Opinion
December 12, 1991
Appeal from the Supreme Court, New York County (Elliott Wilk, J.).
Petitioner, a used car dealer, was cited for deceptive advertising in violation of title 20 (ch 5, sub ch 1) of the Administrative Code of the City of New York and related regulations. The first set of charges specified failures to disclose petitioner's Department of Consumer Affairs license number in two newspaper advertisements that ran in January 1990 (fined a total of $250), a 13-day campaign advertising an unauthorized "construction sale" (fined $1300), failure to disclose material limitations and conditions in connection with advertised lowrate financing (fined $500), and default on the hearing ($150 assessment), as well as an unspecified imposition of $25. Petitioner took no administrative appeal from this March 20, 1990 determination.
Ten days later, petitioner was cited for 29 more violations involving deceptive trade practice, stemming from a single advertisement that ran in the New York Daily News on March 25, 1990. Fifteen used cars were listed in this ad. Petitioner was charged with 15 counts of using undersized type in describing the vehicles' specifications, one count of using insufficiently legible type size and contrast in the layout, 12 more counts for use of the restricted terms "fully loaded" or "fully equipped" without further describing the options available on 12 of the vehicles, and one count for failure to include the required statement as to whether the listed prices included taxes, title fees and registration. Petitioner again defaulted at this hearing. In a determination dated May 3, 1990, petitioner was fined $250 for each of the undersized listings in the ad (a total of $3750), $250 for the entire ad being not easily readable, $250 for each of the 12 misleading references to equipment options (a total of $3000), and $250 for omitting the required statement as to whether the listed prices included taxes and fees, as well as $150 for failure to appear at the hearing. This time, petitioner did take a timely administrative appeal from the decision after inquest, resulting in an affirmance by the Director of Adjudication on May 30, 1990.
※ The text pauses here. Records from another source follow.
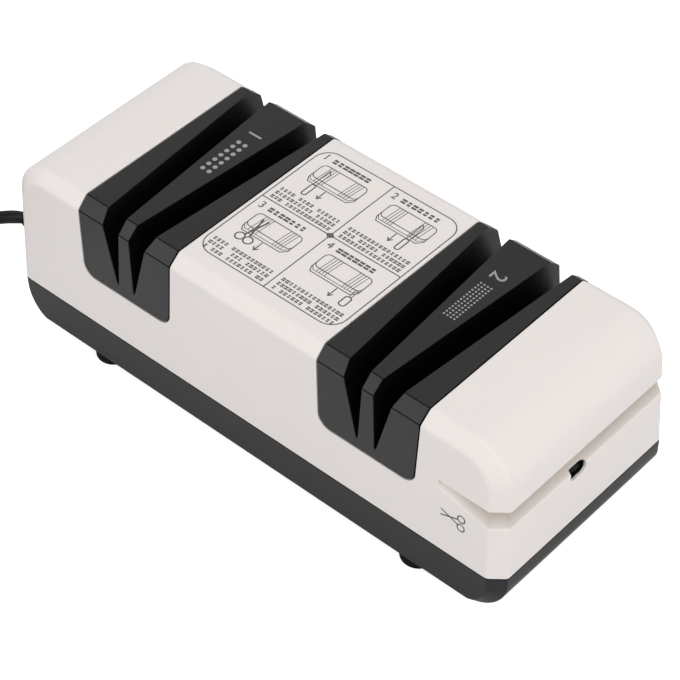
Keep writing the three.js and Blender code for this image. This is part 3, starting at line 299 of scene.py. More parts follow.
def joined(name, pieces):
    """Puts several meshes into one piece."""
    work = bmesh.new()
    for piece in pieces:
        work.from_mesh(piece.data)
    whole = mesh_piece(name, [], [])
    work.to_mesh(whole.data)
    work.free()
    remove(*pieces)
    return whole


# %% [markdown]
# ## Geometry Nodes for what repeats
# Feet, screws, vents, grip ridges and printed rows are the same thing many times over. One small tree sets
# copies of an item on a level grid of points. A second one also leaves some out and stretches the rest, at
# random but from a fixed seed. Both make their copies real and give them their finish.


# %% Trees
def new_tree(name, inputs):
    tree = bpy.data.node_groups.new(name, "GeometryNodeTree")
    tree.interface.new_socket("Geometry", in_out="OUTPUT", socket_type="NodeSocketGeometry")
    for label, kind in inputs:
        tree.interface.new_socket(label, in_out="INPUT", socket_type="NodeSocket" + kind)
    return tree


def wire(tree, rows):
    """Links sockets by their identifiers, or by their names on the group's own nodes."""
    def find(sockets, key):
        return next(s for s in sockets if key in (s.identifier, s.name))

    for source, out, target, into in rows:
        tree.links.new(find(source.outputs, out), find(target.inputs, into))


GRID_INPUTS = (
    ("Item", "Object"), ("Finish", "Material"), ("Count X", "Int"), ("Count Y", "Int"), ("Span X", "Float"),
    ("Span Y", "Float"), ("Middle", "Vector"),
)


def grid_tree(name, extra=()):
    tree = new_tree(name, GRID_INPUTS + extra)
    add = tree.nodes.new
    given, result = add("NodeGroupInput"), add("NodeGroupOutput")
    grid, place = add("GeometryNodeMeshGrid"), add("GeometryNodeTransform")
    item, copies = add("GeometryNodeObjectInfo"), add("GeometryNodeInstanceOnPoints")
    real, painted = add("GeometryNodeRealizeInstances"), add("GeometryNodeSetMaterial")
    wire(tree, [
        (given, "Span X", grid, "Size X"), (given, "Span Y", grid, "Size Y"),
        (given, "Count X", grid, "Vertices X"), (given, "Count Y", grid, "Vertices Y"),
        (grid, "Mesh", place, "Geometry"), (given, "Middle", place, "Translation"),
        (given, "Item", item, "Object"), (place, "Geometry", copies, "Points"),
        (item, "Geometry", copies, "Instance"), (copies, "Instances", real, "Geometry"),
        (real, "Geometry", painted, "Geometry"), (given, "Finish", painted, "Material"),
        (painted, "Geometry", result, "Geometry"),
    ])
    return tree, given, copies


copies_on_a_grid, _, _ = grid_tree("copies_on_a_grid")

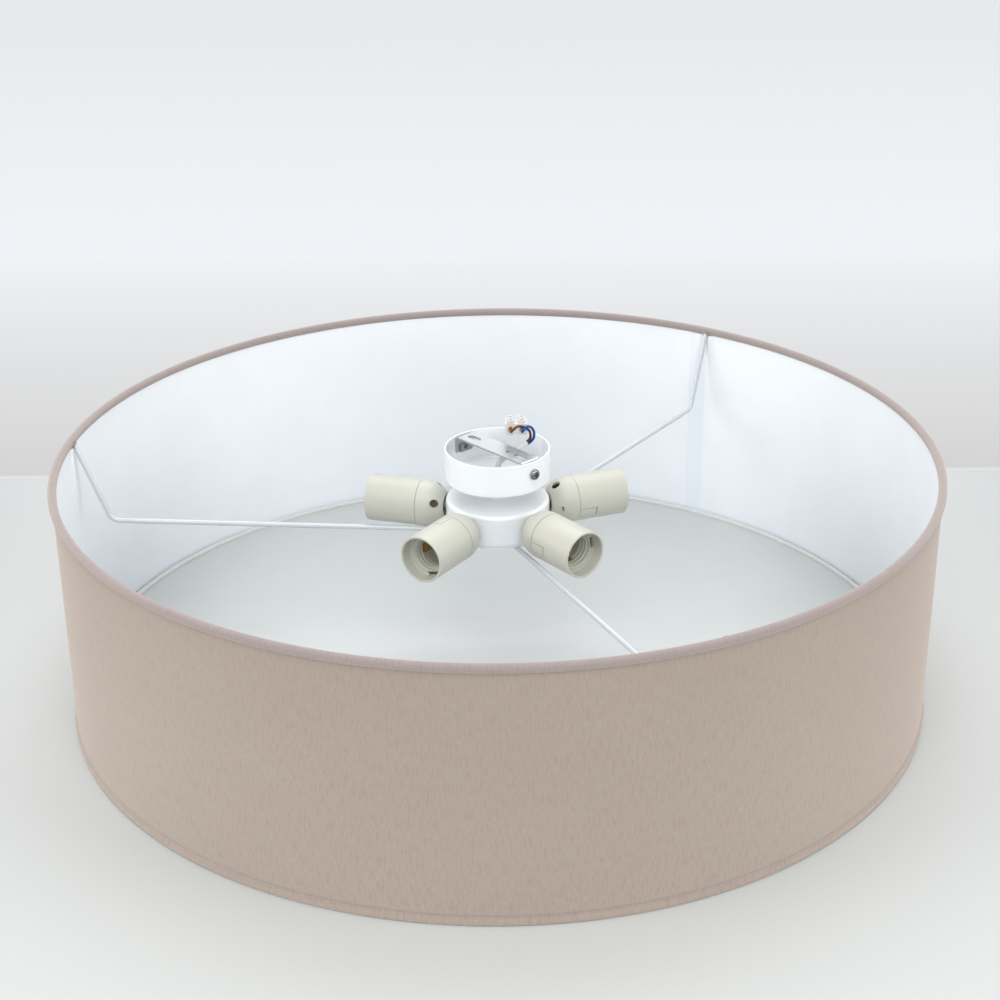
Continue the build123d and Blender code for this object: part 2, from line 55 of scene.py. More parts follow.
camera_data = bpy.data.cameras.new("camera")
camera_data.lens = camera_lens
camera_data.sensor_width = 36
camera_data.clip_end = 50
camera = bpy.data.objects.new("camera", camera_data)
turn = Matrix.Rotation(photo_turn + camera_heading, 4, "Z")
tilt = Matrix.Rotation(math.pi / 2 - camera_pitch, 4, "X")
roll = Matrix.Rotation(camera_roll, 4, "Z")
stand = -to_back * camera_distance + Vector((0, 0, camera_height))
camera.matrix_world = Matrix.Translation(stand) @ turn @ tilt @ roll
bpy.context.scene.collection.objects.link(camera)
bpy.context.scene.camera = camera


# ---- The table ----
# A pale matt table top, darker to the sides by painted shade. The tones behind it stand for the wall
# that it meets just behind the drum: painted light and shade on that wall, with a painted shadow line
# at its foot.
def node(tree, kind, **settings):
    """Adds a shader node with its settings."""
    made = tree.nodes.new("ShaderNode" + kind)
    for name, value in settings.items():
        setattr(made, name, value)
    return made


def new_material(name):
    """Material with only a Principled shader."""
    made = bpy.data.materials.new(name)
    made.use_nodes = True
    return made, made.node_tree, made.node_tree.nodes["Principled BSDF"]


def add_object(name, mesh, material=None):
    """Links a mesh or curve as an object."""
    made = bpy.data.objects.new(name, mesh)
    bpy.context.scene.collection.objects.link(made)
    if material:
        mesh.materials.append(material)
    return made


table_half_width = 12.0
table_top = -0.0002           # a hair under the drum, so that no faces coincide
table_colour = (0.64, 0.655, 0.65, 1)
# Painted shade: the table is multiplied towards this colour to its sides.
table_painted_side_shade = (0.76, 0.76, 0.765, 1)
table_side_reach = 0.60       # metres aside where the table is darkest
wall_distance = 0.412         # behind the drum's axis
# Tones of the wall, by metres behind the drum's axis: a painted shadow line where it meets the table,
# painted shade low behind the drum, and painted light rising and falling further up.
wall_painted_shading = ((0.413, (0.36, 0.36, 0.36, 1)), (0.417, (0.475, 0.47, 0.47, 1)),
              (0.75, (0.515, 0.515, 0.52, 1)), (1.20, (0.60, 0.615, 0.635, 1)),
              (2.9, (0.545, 0.555, 0.57, 1)))
wall_depth = 3.0
wall_line = 0.002             # width over which the table turns into the wall

table_mesh = bpy.data.meshes.new("table")
corners = [(x * table_half_width, y * table_half_width, table_top)
           for x, y in ((-1, -1), (1, -1), (1, 1), (-1, 1))]
table_mesh.from_pydata(corners, [], [(0, 1, 2, 3)])
table_paint, tree, shader = new_material("table_paint")
shader.inputs["Roughness"].default_value = 0.85
shader.inputs["Specular IOR Level"].default_value = 0.2
place = node(tree, "TexCoord")
depth = node(tree, "VectorMath", operation="DOT_PRODUCT")
depth.inputs[1].default_value = to_back
share = node(tree, "Math", operation="DIVIDE")
share.inputs[1].default_value = wall_depth
tone = node(tree, "ValToRGB")
tone.color_ramp.elements[0].position = (wall_distance - wall_line) / wall_depth
tone.color_ramp.elements[0].color = table_colour
tone.color_ramp.elements[1].position = wall_painted_shading[-1][0] / wall_depth
tone.color_ramp.elements[1].color = wall_painted_shading[-1][1]
for metres, colour in wall_painted_shading[:-1]:
    tone.color_ramp.elements.new(metres / wall_depth).color = colour
tree.links.new(place.outputs["Object"], depth.inputs[0])
tree.links.new(depth.outputs["Value"], share.inputs[0])
tree.links.new(share.outputs[0], tone.inputs["Fac"])
# Painted shade to the sides of the table, growing with the square of the distance aside, on the table
# only.
aside = node(tree, "VectorMath", operation="DOT_PRODUCT")
aside.inputs[1].default_value = to_right / table_side_reach
aside_squared = node(tree, "Math", operation="MULTIPLY")
on_table = node(tree, "Math", operation="LESS_THAN")
on_table.inputs[1].default_value = wall_distance
side_share = node(tree, "Math", operation="MULTIPLY")
side_share.use_clamp = True
shaded = node(tree, "Mix", data_type="RGBA", blend_type="MULTIPLY")
shaded.inputs[7].default_value = table_painted_side_shade
tree.links.new(place.outputs["Object"], aside.inputs[0])
for socket in aside_squared.inputs[:2]:
    tree.links.new(aside.outputs["Value"], socket)
tree.links.new(depth.outputs["Value"], on_table.inputs[0])
tree.links.new(aside_squared.outputs[0], side_share.inputs[0])
tree.links.new(on_table.outputs[0], side_share.inputs[1])
tree.links.new(side_share.outputs[0], shaded.inputs[0])
tree.links.new(tone.outputs["Color"], shaded.inputs[6])
tree.links.new(shaded.outputs[2], shader.inputs["Base Color"])
add_object("table", table_mesh, table_paint)


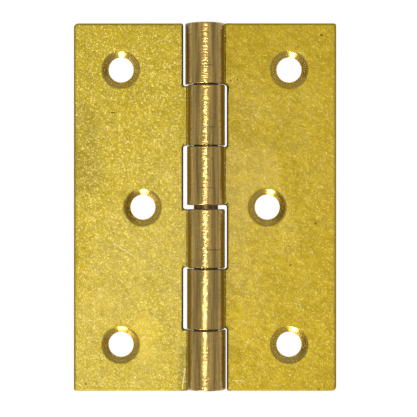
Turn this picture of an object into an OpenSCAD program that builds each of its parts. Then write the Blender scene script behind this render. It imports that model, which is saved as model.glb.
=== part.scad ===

This CPLR article 78 proceeding, commenced by show cause order on August 3, 1990, sought to challenge both administrative rulings. The IAS court reduced the fine on the two sets of charges to $500 each, and respondent appeals.
Having failed to exhaust its administrative remedies on the first set of charges, petitioner's resort to judicial intervention on that matter was technically premature and therefore lacked a jurisdictional basis (Watergate II Apts. v Buffalo Sewer Auth., 46 N.Y.2d 52). Furthermore, the commencement of this article 78 proceeding followed by more than four months that first administrative ruling at the hearing level, and was therefore precluded by the applicable statute of limitations (CPLR 217). Thus the IAS court was without jurisdiction to reduce those penalties.
The second set of charges was administratively appealed, and this timely article 78 proceeding challenging the adverse ruling followed. On review, we find the sweeping reduction in penalties, essentially treating all of the separate violations charged on each occasion as a single offense, was error. Respondent could have lawfully imposed a fine of up to $500 for each violation cited (Administrative Code § 20-703 [b]), which would have approximately doubled the administrative penalty finally imposed. To deny respondent the discretionary authority to penalize each specification individually would tend to trivialize a violation to the level of an acceptable cost of doing business, thus impermissibly diluting the effectiveness of the Consumer Protection Law as a deterrent to unfair and deceptive trade practices (see, United States v ITT Cont. Baking Co., 420 U.S. 223, 231; Matter of A.G. Odell, Inc. v Axelrod, 106 A.D.2d 736).
We so hold, notwithstanding that the violations in the second set of charges all stem from a single advertisement (cf., Aponte v Raychuk, 172 A.D.2d 280). The deceptive specifications with regard to each of 12 individual automobiles constituted 12 discrete violations. However, we conclude that the undersized type face pertaining to all 15 automobiles in the ad constituted but a single violation, and thus the first 15 counts should be consolidated for a single fine of $500, rather than the cumulative $3750 assessed by respondent for this conduct.
Concur — Wallach, J.P., Kupferman, Ross and Smith, JJ.